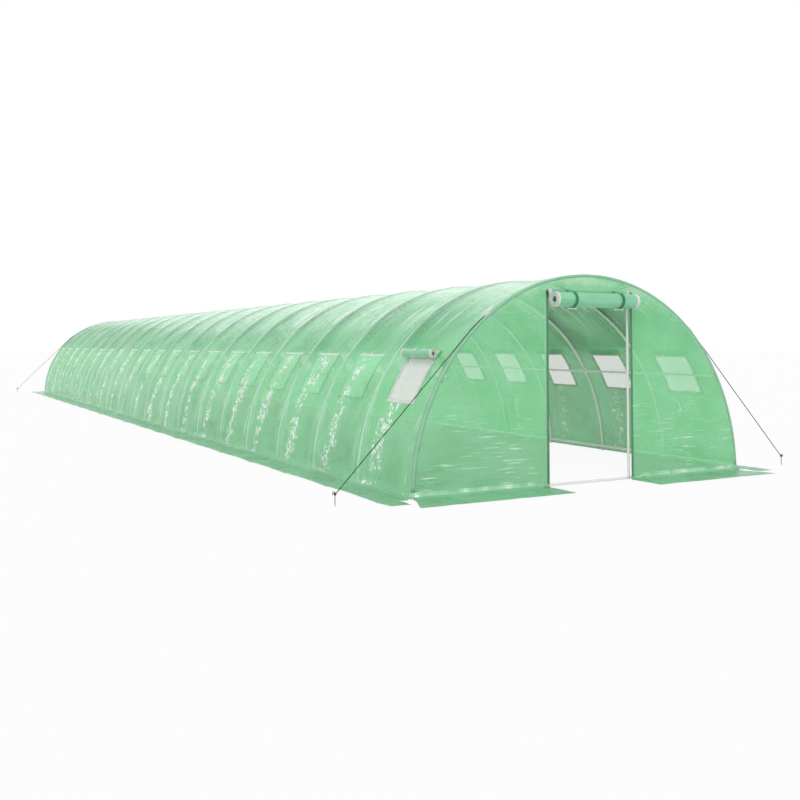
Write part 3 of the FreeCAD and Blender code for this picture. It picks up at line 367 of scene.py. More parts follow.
# %% [markdown]
# Painted glints lie where slack film crumples: down the middle of each bay, and in level
# streaks across a gable. Noise on the film's map says where, and folds say how far.


# %% Painted glints on slack film between the hoops
def wall_painted_glints(tree, uv, along, up):
    """Painted glints: white crackle down the middle of a bay, below the windows' heads.
    The right wall has less of it."""
    drift = clouds(tree, uv, 2.4).outputs["Fac"]
    drift = math_node(tree, "MULTIPLY_ADD", drift, 0.4, along)
    lean = ranged(tree, up, 0.0, 1.2, 0.44, 0.24)
    middle = math_node(tree, "PINGPONG", math_node(tree, "SUBTRACT", drift, lean), 0.5)
    clumps = speckle(tree, uv, EVEN, 8.0, 0.30, 0.60)
    over = axes_of(tree, uv)["Y"]
    share = product(tree, ranged(tree, middle, 0.34, 0.46), clumps,
                    ranged(tree, up, 1.45, 1.2), ranged(tree, over, 3.0, 3.3, 0.5, 1.0),
                    0.85)
    return facets(tree, uv, (1.5, 0.8, 1.0), 50.0, share)


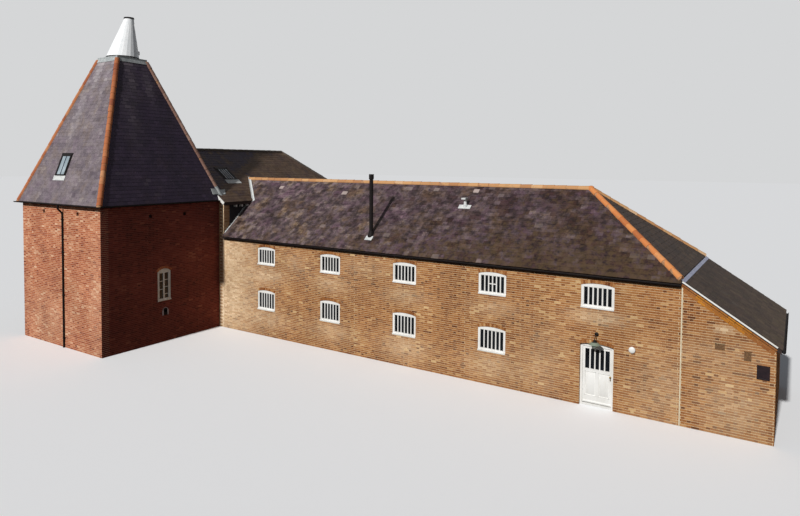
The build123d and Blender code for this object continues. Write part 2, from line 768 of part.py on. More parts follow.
def gutters(lean_foot):
    """Half-round gutters under the eaves, and the kiln's with its downpipe."""
    y = -range_overhang - gutter
    z = range_surface(-range_overhang) - range_drop / 2
    front = half_gutter((wing_overhang, y, z), (range_length, y, z))
    back = half_gutter((wing_overhang, range_depth - y, z), (range_length, range_depth - y, z))
    x = lean_x + lean_overhang + gutter
    rim = lean_foot - lean_drop / 2
    end = half_gutter((x, 0, rim), (x, range_depth, rim))
    save("range_gutters", front, back, end)

    out = kiln_foot_half + gutter
    z = kiln_wall_top + gutter
    left, right = kiln_x - out, kiln_x + out
    near = kiln_y - out
    lines = [((left - gutter, near, z), (right + gutter, near, z))]
    lines += [((x, near, z), (x, -wing_verge, z)) for x in (left, right)]
    x = left + kiln_pipe_at + gutter
    close = -kiln_side - pipe - fit
    elbow = (x, near, z - pipe_drop)
    knee = (x, close, z - 2 * pipe_drop)
    path = FilletPolyline((x, near, z - gutter + gutter_wall), elbow, knee, (x, close, 0), radius=pipe_bend)
    runs = sweep(Plane(origin=path @ 0, z_dir=path % 0) * Circle(pipe), path=path)
    for start, stop in lines:
        runs += rod(start, stop, gutter)
    for start, stop in lines:
        runs -= rod(start, stop, gutter - gutter_wall)
    span = 2 * kiln_side
    runs -= block(left - span, right + span, near - span, span, z, z + 2 * gutter)
    save("kiln_gutter_and_downpipe", runs)


def roof_fittings():
    """The black flue pipe with its cap, the small roof vent and the lamp over the door."""
    x, y = flue_at
    solid = range_envelope()
    pipe_up = rod((x, y, range_wall_top), (x, y, flue_top), flue) - solid
    pipe_up += rod((x, y, flue_top), (x, y, flue_top + flue_cap_height), flue_cap)
    save("flue_pipe", pipe_up.solids().sort_by(SortBy.VOLUME)[-1])

    x, y = vent_at
    z = range_surface(y)
    vent = rod((x, y, z - vent_reach), (x, y, z + vent_reach), vent_pipe)
    vent += Pos(x, y - vent_pipe, z + vent_reach) * Box(3 * vent_pipe, 4 * vent_pipe, vent_pipe)
    vent -= solid
    save("roof_vent", vent.solids().sort_by(SortBy.VOLUME)[-1])

    out = -lamp_reach
    neck = lamp_foot + shade_height
    elbow = (door_x, out, neck + lamp_stem)
    plate = rod((door_x, 0, lamp_level), (door_x, -lamp_plate_depth, lamp_level), lamp_plate)
    arm = rod((door_x, -lamp_plate_depth / 2, lamp_level), elbow, lamp_arm)
    stem = rod((door_x, out, neck - shade_wall), elbow, lamp_arm) + Pos(*elbow) * Sphere(lamp_arm)
    shade = Pos(door_x, out, lamp_foot + shade_height / 2) * Cone(shade_radius, shade_neck, shade_height)
    bulge = (shade_radius - shade_wall, shade_neck - shade_wall, shade_height)
    shade -= Pos(door_x, out, lamp_foot + shade_height / 2 - shade_wall) * Cone(*bulge)
    save("door_lamp", plate + arm + stem + shade)


range_walls()
range_windows()
range_floors()
range_roof_slopes()
range_ridge_tiles()
door_frame()
entrance_door()
lean_foot = lean_to()
wing_walls()
wing_windows()
wing_floor()
wing_roof_slopes()
wing_ridge_tiles()
rooflights()
kiln_walls()
kiln_windows()
kiln_roof_slopes()
kiln_hip_tiles()
kiln_top()
cowl()
gutters(lean_foot)
roof_fittings()
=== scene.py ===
import functools
import json
import math

import bpy
import numpy as np
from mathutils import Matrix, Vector

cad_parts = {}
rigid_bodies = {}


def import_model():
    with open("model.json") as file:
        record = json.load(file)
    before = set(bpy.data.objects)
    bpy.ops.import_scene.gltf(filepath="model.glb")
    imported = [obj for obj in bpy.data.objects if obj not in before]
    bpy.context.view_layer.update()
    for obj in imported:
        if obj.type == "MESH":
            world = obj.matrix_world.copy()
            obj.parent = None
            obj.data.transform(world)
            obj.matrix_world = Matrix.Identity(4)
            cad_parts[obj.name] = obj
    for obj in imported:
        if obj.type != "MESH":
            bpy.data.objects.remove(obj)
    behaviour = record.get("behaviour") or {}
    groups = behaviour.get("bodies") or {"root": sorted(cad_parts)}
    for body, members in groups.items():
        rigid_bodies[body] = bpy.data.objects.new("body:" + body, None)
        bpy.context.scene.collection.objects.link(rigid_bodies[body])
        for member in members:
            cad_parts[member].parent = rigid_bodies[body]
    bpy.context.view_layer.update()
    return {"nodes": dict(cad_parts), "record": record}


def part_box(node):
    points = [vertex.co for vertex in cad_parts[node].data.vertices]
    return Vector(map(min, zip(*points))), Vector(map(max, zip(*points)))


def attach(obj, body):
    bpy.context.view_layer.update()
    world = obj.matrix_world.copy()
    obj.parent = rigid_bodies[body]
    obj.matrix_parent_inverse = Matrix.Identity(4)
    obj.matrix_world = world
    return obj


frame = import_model()
corner = np.array(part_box("range_front_wall_left")[0], float)  # where range and wing meet, at ground level
print("frame loaded,", len(frame["nodes"]), "nodes")


# below this line: metres from that corner, x along the range, y to the back, z up

def linear(code):
    # sRGB hex to linear light: c / 12.92 up to 0.04045, else ((c + 0.055) / 1.055) to the power 2.4
    value = np.array([int(code[i:i + 2], 16) for i in (1, 3, 5)]) / 255
    value = np.where(value <= 0.04045, value / 12.92, ((value + 0.055) / 1.055) ** 2.4)
    return (*value.tolist(), 1.0)


def addNode(tree, kind, inputs=None, stops=None, **settings):
    # one shader node: its settings, its inputs, and a ramp's stops if it has them; as an input, a node gives
    # its first output, a text is a colour in hex, and anything else is the value itself
    node = tree.nodes.new("ShaderNode" + kind)
    for key, value in settings.items():
        setattr(node, key, value)
    for key, value in (inputs or {}).items():
        if isinstance(value, bpy.types.Node):
            value = value.outputs[0]
        if isinstance(value, bpy.types.NodeSocket):
            tree.links.new(value, node.inputs[key])
        else:
            node.inputs[key].default_value = linear(value) if isinstance(value, str) else value
    if stops:
        bar = node.color_ramp.elements
        while len(bar) < len(stops):
            bar.new(0.5)
        for element, (position, code) in zip(bar, stops.items()):
            element.position = position
            element.color = linear(code)
    return node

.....

Within the listing above, extract exactly the lines from the line with "range_walls()" to the line with "points = [vertex.co", the two named lines included, and no others.

◆ TASK OUTPUT:
range_walls()
range_windows()
range_floors()
range_roof_slopes()
range_ridge_tiles()
door_frame()
entrance_door()
lean_foot = lean_to()
wing_walls()
wing_windows()
wing_floor()
wing_roof_slopes()
wing_ridge_tiles()
rooflights()
kiln_walls()
kiln_windows()
kiln_roof_slopes()
kiln_hip_tiles()
kiln_top()
cowl()
gutters(lean_foot)
roof_fittings()
=== scene.py ===
import functools
import json
import math

import bpy
import numpy as np
from mathutils import Matrix, Vector

cad_parts = {}
rigid_bodies = {}


def import_model():
    with open("model.json") as file:
        record = json.load(file)
    before = set(bpy.data.objects)
    bpy.ops.import_scene.gltf(filepath="model.glb")
    imported = [obj for obj in bpy.data.objects if obj not in before]
    bpy.context.view_layer.update()
    for obj in imported:
        if obj.type == "MESH":
            world = obj.matrix_world.copy()
            obj.parent = None
            obj.data.transform(world)
            obj.matrix_world = Matrix.Identity(4)
            cad_parts[obj.name] = obj
    for obj in imported:
        if obj.type != "MESH":
            bpy.data.objects.remove(obj)
    behaviour = record.get("behaviour") or {}
    groups = behaviour.get("bodies") or {"root": sorted(cad_parts)}
    for body, members in groups.items():
        rigid_bodies[body] = bpy.data.objects.new("body:" + body, None)
        bpy.context.scene.collection.objects.link(rigid_bodies[body])
        for member in members:
            cad_parts[member].parent = rigid_bodies[body]
    bpy.context.view_layer.update()
    return {"nodes": dict(cad_parts), "record": record}


def part_box(node):
    points = [vertex.co for vertex in cad_parts[node].data.vertices]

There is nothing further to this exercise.